The University of Arizona’s Opera Theater took a giant step with its production of Mozart’s The Magic Flute.* Everything about the production was on a grander scale than in previous years. However, the artistic foundation on which David Ward, the school’s new opera director, was able to mount such a clever and funny rendition of Mozart’s fairy-tale, had been built on the hard work and talent of its longtime director Charles Roe. In this way, Ward and his merry band of players were able to take full advantage of the school’s resources and mount a production that showed off Ward’s own theatrical talent with savvy and panache. And the double cast of singers were just about on an even keel vocally, which demonstrated the university’s ability to attract more students than ever before to its vocal curriculum.

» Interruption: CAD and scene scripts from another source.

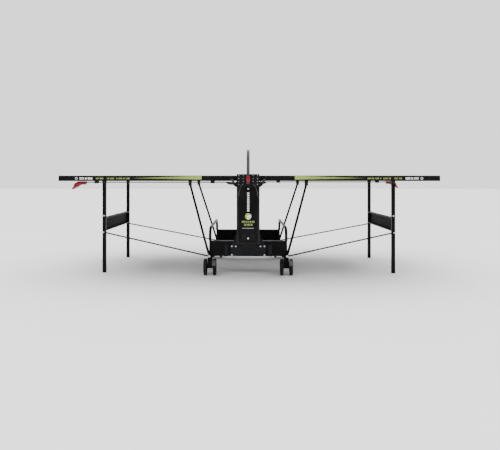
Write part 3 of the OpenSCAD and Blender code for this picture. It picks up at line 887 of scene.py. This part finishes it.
def marks_on_rail(side, sx, row, sy):
    """A lime stripe that tapers away from the net, and generic bars and a ring near the end."""
    top = [(335, 757.2), (380, 756.6), (450, 754.2), (550, 751.2), (650, 748.2), (750, 744.6), (838, 740.6)]
    bottom = [(838, 739.8), (750, 737.0), (650, 735.4), (550, 734.0), (450, 732.4), (380, 731.2),
              (335, 730.8)]
    stripe = Shape()
    stripe.prism([(sx * x, z) for x, z in top + bottom], "Y", sy * RAIL_FACE, sy * (RAIL_FACE + 0.62))
    stripe.piece(f"{side}_{row}_rail_stripe", STRIPE, f"{side}_top", "board_green")

    def bar(shape, x0, x1, z0, z1):
        shape.box((sx * x0, sy * RAIL_FACE, z0), (sx * x1, sy * (RAIL_FACE + 0.6), z1), 0.2, 1)

    olive = Shape()
    for x0, x1 in ((853, 879), (885, 902), (908, 936), (942, 952), (966, 998), (1004, 1020), (1044, 1072),
                   (1078, 1100)):
        bar(olive, x0, x1, 732.5, 744.5)
    olive.piece(f"{side}_{row}_rail_bars", OLIVE_INK, f"{side}_top", "brake_plastic")

    white = Shape()
    for x0, x1, z0, z1 in ((1124, 1158, 731, 746), (1164, 1176, 731, 746), (1182, 1218, 738, 746),
                           (1182, 1218, 731, 734.5)):
        bar(white, x0, x1, z0, z1)
    ring = [(9.0, 0), (9.0, 0.6), (5.2, 0.6), (5.2, 0)]
    white.lathe(ring, (sx * 1240, sy * RAIL_FACE, 739), (0, sy, 0), 32, closed=True)
    white.piece(f"{side}_{row}_rail_white_marks", WHITE_INK, f"{side}_top", "zinc_steel")


for side, sx in HALVES:
    half_bolts(side, sx)
    leg_details(side, sx)
    handle_grip(side, sx)
    for row, sy in ROWS:
        marks_on_rail(side, sx, row, sy)

# ---------------------------------------------------------------- net

CORD, PITCH = 2.6, 12.5
NET_HALF = 903.0
NET_LOW, NET_HIGH = 761.0, 913.0
CORNER_R = 55.0  # of the cloth's upper corners, inside the posts' arches
TAPE_HEIGHT = 14.0
SLEEVE = 10
BAND_STEPS = 72


def solid_sheet(name, quads, thickness, material, body):
    """A flat mesh in the YZ plane, given as quads in millimetres, made solid."""
    bm = bmesh.new()
    known = {}

    def corner(y, z):
        key = (round(y, 3), round(z, 3))
        if key not in known:
            known[key] = bm.verts.new((0, key[0] * MM, key[1] * MM))
        return known[key]

    for quad in quads:
        bm.faces.new([corner(y, z) for y, z in quad])
    mesh = bpy.data.meshes.new(name)
    bm.to_mesh(mesh)
    bm.free()
    mesh.materials.append(material)
    obj = bpy.data.objects.new(name, mesh)
    bpy.context.collection.objects.link(obj)
    thick = obj.modifiers.new("thickness", "SOLIDIFY")
    thick.thickness = thickness * MM
    thick.offset = 0.0
    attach(obj, body)
    return obj


def reach(z):
    """Half length of the cloth at a height, inside the posts' arches."""
    if z <= ARCH_Z:
        return NET_HALF
    return ARCH_Y + math.sqrt(max(CORNER_R ** 2 - (z - ARCH_Z) ** 2, 0.0))


def cord_quads():
    """The cords as quads of one grid, without the holes between them."""
    ys, zs = [], []
    for i in range(-71, 72):
        ys += [i * PITCH - CORD / 2, i * PITCH + CORD / 2]
    for i in range(12):
        middle = NET_LOW + 3.0 + i * PITCH
        zs += [middle - CORD / 2, middle + CORD / 2]
    quads = []
    for i in range(len(ys) - 1):
        for j in range(len(zs) - 1):
            y0, y1, z0, z1 = ys[i], ys[i + 1], zs[j], zs[j + 1]
            hole = i % 2 and j % 2
            if not hole and max(abs(y0), abs(y1)) <= reach(z1) - 4.0:
                quads.append(((y0, z0), (y1, z0), (y1, z1), (y0, z1)))
    return quads


def sleeve_quads(s):
    """The sleeve up one end of the net and round its upper corner."""
    outer = [(s * NET_HALF, NET_LOW), (s * NET_HALF, ARCH_Z)]
    inner = [(s * (NET_HALF - SLEEVE), NET_LOW), (s * (NET_HALF - SLEEVE), ARCH_Z)]
    inner_r = CORNER_R - SLEEVE
    below_tape = NET_HIGH - TAPE_HEIGHT - ARCH_Z
    for k in range(1, 7):
        t = math.asin((NET_HIGH - ARCH_Z) / CORNER_R) * k / 6
        outer.append((s * (ARCH_Y + CORNER_R * math.cos(t)), ARCH_Z + CORNER_R * math.sin(t)))
        inner.append((s * (ARCH_Y + inner_r * math.cos(t)), ARCH_Z + min(inner_r * math.sin(t), below_tape)))
    return [(outer[k], outer[k + 1], inner[k + 1], inner[k]) for k in range(len(outer) - 1)]


def band_quads(half, low, high):
    """A straight band along the net, in BAND_STEPS quads."""
    edges = [-half + 2 * half * k / BAND_STEPS for k in range(BAND_STEPS + 1)]
    return [((y0, low), (y1, low), (y1, high), (y0, high)) for y0, y1 in zip(edges, edges[1:])]


def make_net():
    quads = cord_quads()
    net = solid_sheet("net_cords", quads, 1.0, NET, "chassis")
    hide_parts("net")
    sleeves = sleeve_quads(-1) + sleeve_quads(1)
    side_tape = solid_sheet("net_side_sleeves", sleeves, 2.6, TAPE_BLACK, "chassis")
    band = band_quads(reach(NET_HIGH), NET_HIGH - TAPE_HEIGHT, NET_HIGH)
    top_tape = solid_sheet("net_top_tape", band, 2.8, TAPE, "chassis")
    foot = band_quads(NET_HALF - SLEEVE, NET_LOW, NET_LOW + 4)
    foot_tape = solid_sheet("net_foot_cord", foot, 2.4, TAPE_BLACK, "chassis")


make_net()
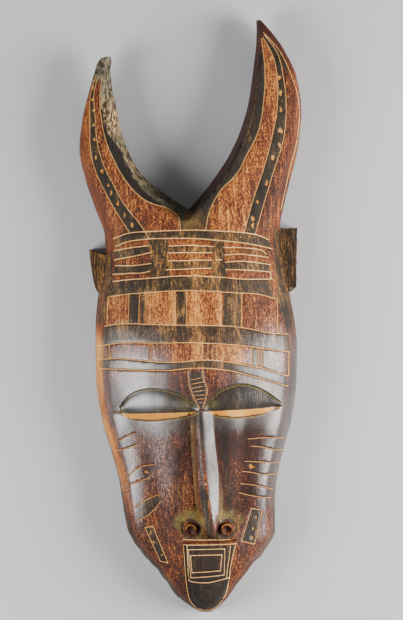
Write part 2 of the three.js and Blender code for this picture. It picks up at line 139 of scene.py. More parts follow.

To start with, set designer Sally Day’s floor-to-ceiling gray slabs, jaggedly textured, were easily turned around to show the entrance to Sarastro’s temple, giving the look of a primitive eastern culture. How Ms. Day got those large pieces to move without a sound may be for us to ponder, but the result was an artistic wonder.
Christopher Allen’s costumes were a crazy mixture of styles and colors that added so much to the overall delight of the production. It is worth mentioning the following: Papagano’s feathered headpiece; the long, dark-red dresses for the Three Ladies; and, best of all, the black full-length skirt for Queen of the Night, with her bright red hair topped with an outrageous three-tiered tiara. There were teased blond wigs, all puffy, with twinkling lights on the Ladies trio and the three spirits that made you chuckle. Still, the blond wigs selected for Pamina, the Queen’s daughter, were not visually appealing and, for one Pamina, ill-suited.
Music Director Thomas Cockrell and Ward made the decision that all the musical parts would be sung in German, with the intermittent dialogues in English, making the opera a Singspiel as designated by Mozart and his librettist Emanuel Schikaneder. There were times when the students’ spoken dialogue did not match their vocal abilities, forging an uneven delivery of the English text. But Cockrell and Ward are to be congratulated for not forcing the students to pretend they had acting chops that they did not possess. And there were times when this approach allowed the singers to relax and present themselves in a natural manner.
There were a number of good vocal performances from the two casts as well as those who presented interesting characterizations. Both Paminas were prepared vocally and acting-wise in showing what a trial is was to be Queen of the Night’s daughter. Yunnie Park sang with a smoother lyrical line than Kelsey Rogers, but Rogers’s line delivery was first-rate. Brian McNiff’s Prince Tamino was more attentive to his fellow performers than James Austin, but Austin’s vocal line was closer to what Mozart wanted from his “hero.” Dori Marie Smith’s Queen had a solid vocal line up-and-down the scale along with a good dramatic feel for the role. Michelle Perrier hit all the notes as well, but her limited stage experience shown through now and then.
Both trios comprising the Ladies who attended to the Queen’s demands sang with vocal security and fulfilled their courtly duties with great humor. And as Monostatos, the nasty, but lame lecher of Pamina, Brandon Dale used his big physique and his strong tenor to show the character’s silly side as well. If Olman Alfaro’s Monostatos was smaller in physical size, he was able to vocally fill the role with humor and show the daffy body movements that Ward had designed for this slightly deranged character.
For the comic sets of lovers, Alejandro Bañuelos and Jonathan Kim brought out the lovable and frivolous side of Papagano and Leah Williams and Mary Keck as Papagana, did as well. If Bañuelos was more outgoing and demonstrative in his frustration with having to go through the trials with Tamino, Kim was a bit more understated, but still projected Papagano’s comical exasperation at Tamino’s royal demands.
The School of Music had to go outside of the student roster of singers to find a bass to sing the mature vocal lines needed for Sarastro, the High Priest of Isis. Arizeder Urreiztieta expressed the regal and pontifical side of the priest’s demeanor, but was short vocally on the full resonance that Mozart’s stately music required.
Instead of using boy sopranos and altos for the Three Spirits who guide Pamina and Tamino through the ordeals Sarastro has set out for them, Ward gave the parts to the school’s sopranos and altos in order to increase student participation in the production. Doubly cast, the women were fitted into one dress, Ward’s takeoff on the silly side of the Disco craze. A definite plus to the production was Jonathan Kim’s chorus that intoned the beautiful harmonies that run through Mozart’s choral scenes.
Cockrell conducted the Arizona Symphony Orchestra with all the care and attention to detail that the composer’s intricate musical charts demand. And the way Cockrell led his forces to come in at the exact moment the English dialogue segued into the sung German text was just one example of how much care he and Ward gave in staging what many critics and fans consider Mozart’s operatic masterpiece.